EXERCISE DESCRIPTION: Return the material below in full and exactly.

DATA EXTRACT:
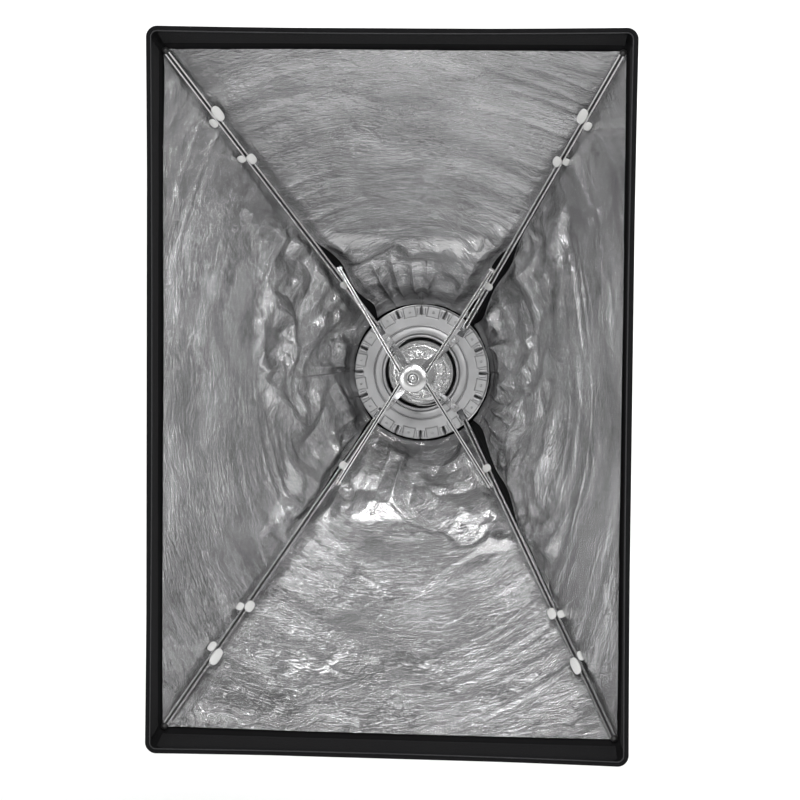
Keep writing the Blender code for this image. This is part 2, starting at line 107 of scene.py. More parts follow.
class SoftboxSizes(bpy.types.PropertyGroup):
    half_width: FloatProperty(name="Half width", description="Half the open front's width",
                              default=box_half("edge_binding", 0) - 0.0008, unit="LENGTH")
    half_height: FloatProperty(name="Half height", description="Half the open front's height",
                               default=box_half("edge_binding", 2) - 0.0008, unit="LENGTH")
    front: FloatProperty(name="Front depth", description="Mount plane to front edge",
                         default=front_of("edge_binding"), unit="LENGTH")
    seam_half_width: FloatProperty(name="Half width at the rib tips",
                                   description="Half width where the ribs end",
                                   default=0.2935, unit="LENGTH")
    seam_half_height: FloatProperty(name="Half height at the rib tips",
                                    description="Half height where the ribs end",
                                    default=0.4355, unit="LENGTH")
    seam_depth: FloatProperty(name="Rib tip depth", description="Mount plane to the rib tips",
                              default=0.414, unit="LENGTH")
    cloth_back: FloatProperty(name="Cloth back depth", description="Where the cloth starts",
                              default=back_of("shell_top"), unit="LENGTH")
    cloth_ring: FloatProperty(name="Cloth radius at the ring",
                              description="Radius of the cloth where it meets the ring",
                              default=0.097, unit="LENGTH")
    lining_inset: FloatProperty(name="Lining inset", description="Shell face to lining face",
                                default=0.0024, unit="LENGTH")
    lining_front: FloatProperty(name="Lining front depth", description="Lining's front edge",
                                default=front_of("lining_top"), unit="LENGTH")
    crumple: FloatProperty(name="Crumple", description="Height of the creases by the ring",
                           default=0.0120, unit="LENGTH")
    pitch: FloatProperty(name="Cloth pitch", description="Grid spacing of the lining",
                         default=0.0021, unit="LENGTH")


class SoftboxColours(bpy.types.PropertyGroup):
    lining: FloatVectorProperty(name="Lining", description="Metallised lining", size=3,
                                subtype="COLOR", default=(0.57, 0.57, 0.575))
    cloth: FloatVectorProperty(name="Outer cloth", description="Coated outer cloth", size=3,
                               subtype="COLOR", default=(0.007, 0.007, 0.0075))
    tape: FloatVectorProperty(name="Tape", description="Woven edge and touch tape", size=3,
                              subtype="COLOR", default=(0.007, 0.007, 0.0075))
    casting: FloatVectorProperty(name="Casting", description="Speed ring casting", size=3,
                                 subtype="COLOR", default=(0.43, 0.43, 0.435))
    alloy: FloatVectorProperty(name="Bright alloy", description="Ribs, struts and hub", size=3,
                               subtype="COLOR", default=(0.80, 0.80, 0.80))
    steel: FloatVectorProperty(name="Steel", description="Pins, rivets and screws", size=3,
                               subtype="COLOR", default=(0.50, 0.50, 0.51))
    ties: FloatVectorProperty(name="Ties", description="White cotton ties", size=3,
                              subtype="COLOR", default=(0.62, 0.62, 0.61))
    plastic: FloatVectorProperty(name="Plastic", description="Rib ends", size=3,
                                 subtype="COLOR", default=(0.02, 0.02, 0.02))
    floor: FloatVectorProperty(name="Floor", description="Studio floor", size=3,
                               subtype="COLOR", default=(0.86, 0.86, 0.86))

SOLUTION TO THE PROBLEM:
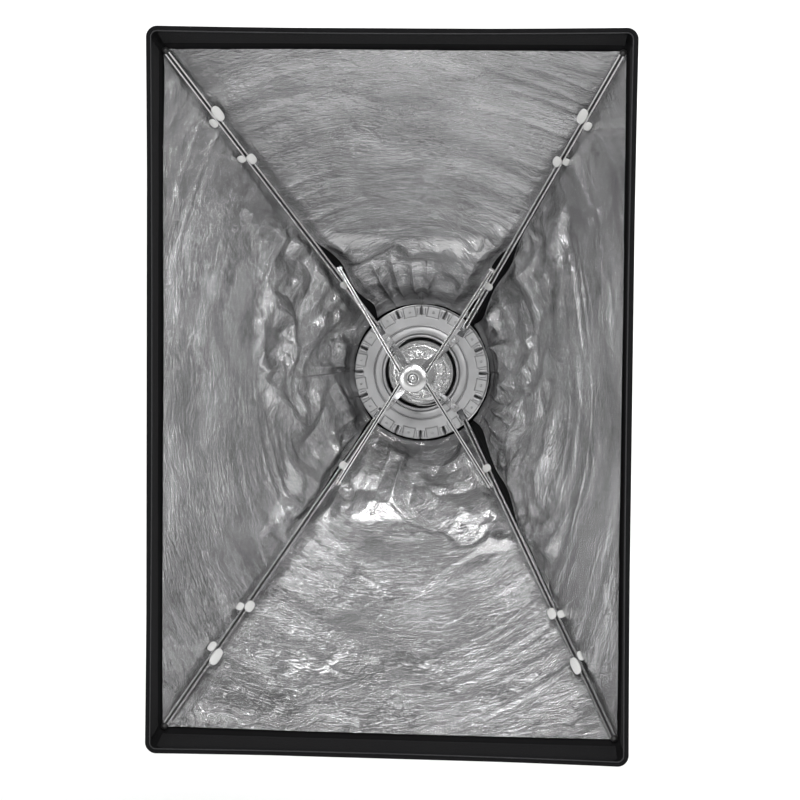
Keep writing the Blender code for this image. This is part 2, starting at line 107 of scene.py. More parts follow.
class SoftboxSizes(bpy.types.PropertyGroup):
    half_width: FloatProperty(name="Half width", description="Half the open front's width",
                              default=box_half("edge_binding", 0) - 0.0008, unit="LENGTH")
    half_height: FloatProperty(name="Half height", description="Half the open front's height",
                               default=box_half("edge_binding", 2) - 0.0008, unit="LENGTH")
    front: FloatProperty(name="Front depth", description="Mount plane to front edge",
                         default=front_of("edge_binding"), unit="LENGTH")
    seam_half_width: FloatProperty(name="Half width at the rib tips",
                                   description="Half width where the ribs end",
                                   default=0.2935, unit="LENGTH")
    seam_half_height: FloatProperty(name="Half height at the rib tips",
                                    description="Half height where the ribs end",
                                    default=0.4355, unit="LENGTH")
    seam_depth: FloatProperty(name="Rib tip depth", description="Mount plane to the rib tips",
                              default=0.414, unit="LENGTH")
    cloth_back: FloatProperty(name="Cloth back depth", description="Where the cloth starts",
                              default=back_of("shell_top"), unit="LENGTH")
    cloth_ring: FloatProperty(name="Cloth radius at the ring",
                              description="Radius of the cloth where it meets the ring",
                              default=0.097, unit="LENGTH")
    lining_inset: FloatProperty(name="Lining inset", description="Shell face to lining face",
                                default=0.0024, unit="LENGTH")
    lining_front: FloatProperty(name="Lining front depth", description="Lining's front edge",
                                default=front_of("lining_top"), unit="LENGTH")
    crumple: FloatProperty(name="Crumple", description="Height of the creases by the ring",
                           default=0.0120, unit="LENGTH")
    pitch: FloatProperty(name="Cloth pitch", description="Grid spacing of the lining",
                         default=0.0021, unit="LENGTH")


class SoftboxColours(bpy.types.PropertyGroup):
    lining: FloatVectorProperty(name="Lining", description="Metallised lining", size=3,
                                subtype="COLOR", default=(0.57, 0.57, 0.575))
    cloth: FloatVectorProperty(name="Outer cloth", description="Coated outer cloth", size=3,
                               subtype="COLOR", default=(0.007, 0.007, 0.0075))
    tape: FloatVectorProperty(name="Tape", description="Woven edge and touch tape", size=3,
                              subtype="COLOR", default=(0.007, 0.007, 0.0075))
    casting: FloatVectorProperty(name="Casting", description="Speed ring casting", size=3,
                                 subtype="COLOR", default=(0.43, 0.43, 0.435))
    alloy: FloatVectorProperty(name="Bright alloy", description="Ribs, struts and hub", size=3,
                               subtype="COLOR", default=(0.80, 0.80, 0.80))
    steel: FloatVectorProperty(name="Steel", description="Pins, rivets and screws", size=3,
                               subtype="COLOR", default=(0.50, 0.50, 0.51))
    ties: FloatVectorProperty(name="Ties", description="White cotton ties", size=3,
                              subtype="COLOR", default=(0.62, 0.62, 0.61))
    plastic: FloatVectorProperty(name="Plastic", description="Rib ends", size=3,
                                 subtype="COLOR", default=(0.02, 0.02, 0.02))
    floor: FloatVectorProperty(name="Floor", description="Studio floor", size=3,
                               subtype="COLOR", default=(0.86, 0.86, 0.86))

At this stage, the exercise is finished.